Budynek jest podpiwniczony. Piwnice to dwa bliźniacze pomieszczenia o łukowatych sklepieniach. W jednym pomieszczeniu przechowuje się buraki ułożone w stosy, tzw. pryzmy. W drugim dwóch pracowników cukrowni myje ręcznie bulwy w dużych drewnianych kadziach. Umyte buraki są rozcierane na miazgę na wielkiej tarce. Pomieszczenie z tarką znajduje się na piętrze i to właśnie ta tarka jest napędzana kieratem. W tym samym pomieszczeniu stoją cztery prasy. Pracują przy nich trzy osoby. Jeden pracownik zawija pulpę buraczaną w mocne chusty z końskiego włosia. Dwóch kolejnych pakunki z miazgą umieszcza w drewnianych prasach. Wyciśnięty sok ścieka kanałami w podłodze do drewnianej kadzi.
Poniżej na parterze znajduje się pomieszczenie z murowanym piecem. Na nim trzy miedziane wanny. Obok pieca stoją dwie drewniane szafy. W tej izbie klaruje się sok buraczany. W tym celu dodaje się do niego wapna niegaszonego i ogrzewa na piecu w wannach. Następnie sok przepuszczany jest przez filtry z płóciennych woreczków umieszczone w drewnianych szafach. Pozostałości z tych worków są prasowane w dwóch prasach śrubowych. Prasy stoją na drewnianych kadziach, tak by spływał do nich sok.
W sąsiednim pomieszczeniu znajdują się dwa piece, dwie drewniane szafy oraz dwa rzędy po 8 beczek z węglem kostnym. W pomieszczeniu tym sok buraczany jest odparowywany z nadmiaru wody, ponownie czyszczony i zagęszczany. Oczyszczanie na tym etapie polega na przepuszczeniu soku przez filtry węglowe znajdujące się w beczkach. Zagęszczanie odbywa się w specjalnych pojemnikach zwanych panwiami kołyskowymi. Stoją one na piecu po prawej stronie, a ich podnoszenie i opróżnianie odbywa się za pomocą lin podczepionych do metalowej ramy w ścianie. W tym pomieszczeniu pracuje trzech cukrowarników.
Obok, w kolejnym łukowato sklepionym pomieszczeniu piwnicznym, widoczny w głębi piec z sześcioma żeliwnymi zamykanymi garncami. Wypala się w nich zużyty do filtrowania cukrzycy węgiel kostny, po to by ponownie go użyć. Z przodu dwa stoły z otworami na gliniane formy głów cukru. Cukrowarnik wylewa gęstniejącą cukrzycę do form ustawionych na drewnianym stelażu. Gliniane formy wyglądem przypominają pociski broni palnej, tylko są dużo większe. Pojedyncza głowa cukru to aż kilkanaście kilogramów, a nawet więcej. Napełnione formy są zamykane wilgotną gliną i za pomocą windy przekazywane na piętro.

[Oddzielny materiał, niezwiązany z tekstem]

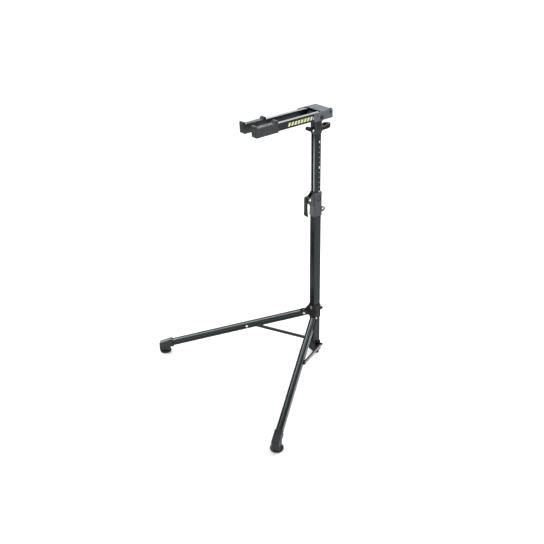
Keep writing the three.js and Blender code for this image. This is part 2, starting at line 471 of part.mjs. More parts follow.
// ---------- cradle ----------
function buildCradle() {
  const cradle = new THREE.Group(); // origin on the fold pivot
  cradle.position.set(0, PIVOT_Y, PIVOT_Z);
  cradle.rotation.set(rad(ARM_TILT), 0, 0);
  stand.add(cradle);
  const boltY = 41.5, boltZ = 13.5;
  const span = YOKE_IN + YOKE_PLATE;

  const plateTop = ARM_RISE + ARM_HEIGHT / 2 + 0.4 + YOKE_PLATE;
  const cheekFront = [...points([-36, plateTop], [-36, -4]), ...arc(-31, -5, 5, 180, 270, 4),
    ...arc(47, -5, 5, 270, 360, 4)];
  const cheekRear = {
    near: arc(boltY, plateTop - 5, 10, 0, 150, 8),
    far: points([52, plateTop - 4], [49, plateTop]),
  };
  const cheeks = [[1, 'near'], [-1, 'far']].map(([s, name]) =>
    softSideProfile([...cheekFront, ...cheekRear[name]], YOKE_PLATE / 2, 0.5)
      .translate(s * (YOKE_IN + YOKE_PLATE / 2), 0, 0));
  const plate = block(-span + 0.5, span - 0.5, -1, 50, plateTop - YOKE_PLATE, plateTop);
  const slot = toX(prism(roundedOutline(3, 9, 1.5), 10)).rotateX(rad(35)).translate(span - 5, -21, 12);
  add(cradle, 'yoke', cut(join(plate, ...cheeks), rodX(4.2, -70, 70, 0, 0), rodX(2.7, -70, 70, boltY, boltZ),
    slot, slot.clone().translate(-2 * span, 0, 0)), CASTING);
  const yokeBolt = screwX(5, 2.6, 2.5, 0, 2 * span + 5).rotateZ(Math.PI).translate(span + GAP, boltY, boltZ);
  add(cradle, 'yoke_bolt', yokeBolt, DARK_STEEL);
  const nut = new THREE.CylinderGeometry(4.8, 4.8, 3.4, 6).rotateZ(Math.PI / 2)
    .translate(-span - GAP - 1.7, boltY, boltZ);
  add(cradle, 'yoke_nut', cut(nut, rodX(2.6, -70, -40, boltY, boltZ)), DARK_STEEL);

  for (const [name, s] of [['near', 1], ['far', -1]]) {
    const arm = new THREE.Group();
    arm.position.set(s * ARM_OFFSET, 0, ARM_RISE);
    cradle.add(arm);
    const outline = new THREE.Shape(roundedOutline(ARM_WIDTH, ARM_HEIGHT, 3));
    outline.holes.push(new THREE.Path(
      roundedOutline(ARM_WIDTH - 2 * ARM_WALL, ARM_HEIGHT - 2 * ARM_WALL, 3 - ARM_WALL)));
    const tube = toY(prism(outline, ARM_REAR - ARM_TIP)).translate(0, ARM_TIP, 0);
    const hole = (r, y, z) => rodX(r, -30, 30, y, z - ARM_RISE);
    add(arm, `${name}_arm`, cut(tube, hole(4.2, 0, 0), hole(2.7, boltY, boltZ),
      rodX(2.2, 0, s * 20, -188, 0)), ANODISED);
    const lid = toY(softPrism(roundedOutline(ARM_WIDTH - 0.4, ARM_HEIGHT - 0.4, 3), 3, 0.6));
    const plug = toY(prism(roundedOutline(ARM_WIDTH - 4, ARM_HEIGHT - 4, 1.2), 5));
    const cap = join(lid.translate(0, ARM_REAR + GAP, 0), plug.translate(0, ARM_REAR - 4, 0));
    add(arm, `${name}_arm_cap`, cap, PLASTIC);
    const screw = screwX(3.6, 1.6, 2, 0, 5).rotateZ(s > 0 ? Math.PI : 0);
    add(arm, `${name}_pad_screw`, screw.translate(s * (ARM_WIDTH / 2 + GAP), -188, 0), DARK_STEEL);

    // saddle pad: a sleeve over the arm's tip with a raised lip at each end
    const low = -ARM_HEIGHT / 2 - 3.4, dip = ARM_HEIGHT / 2 + 3.4;
    const frontLip = ARM_HEIGHT / 2 + 12.5, rearLip = ARM_HEIGHT / 2 + 12;
    const padSide = [...arc(PAD_TIP + 6, low + 6, 6, 180, 270, 5),
      ...arc(PAD_REAR - 4, low + 4, 4, 270, 360, 3), ...arc(PAD_REAR - 5, rearLip - 5, 5, 0, 120, 5),
      ...points([PAD_REAR - 14, dip], [PAD_TIP + 13, dip]), ...arc(PAD_TIP + 5, frontLip - 5, 5, 60, 180, 5)];
    const socket = toY(prism(roundedOutline(ARM_WIDTH + 2 * GAP, ARM_HEIGHT + 2 * GAP, 3), 110));
    const sleeve = softSideProfile(padSide, ARM_WIDTH / 2 + 2.7, 1.6);
    const pad = cut(sleeve, socket.translate(0, ARM_TIP - GAP, 0));
    add(arm, `${name}_pad`, pad, PAD);
  }
}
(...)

Tam odbiera je pracownik z nosidłem na plecach i zanosi do największej izby, w której stoją rzędy drewnianych, piętrowych stojaków. Wytrącanie się kryształków cukru wewnątrz form trwało 6-8 tygodni. Po wykrystalizowaniu otwierano wentylek na dnie formy i odciek spływał po pochylonych deskach do drewnianych wiader. Z tych resztek powstawał cukier gorszego gatunku lub pokarm dla bydła.
W ostatnim pomieszczeniu po lewej stronie, na górze gliniane formy są opróżniane z głów cukru i myte. Głowy cukru trafiają następnie do suszenia do pomieszczenia po prawej stronie na górze.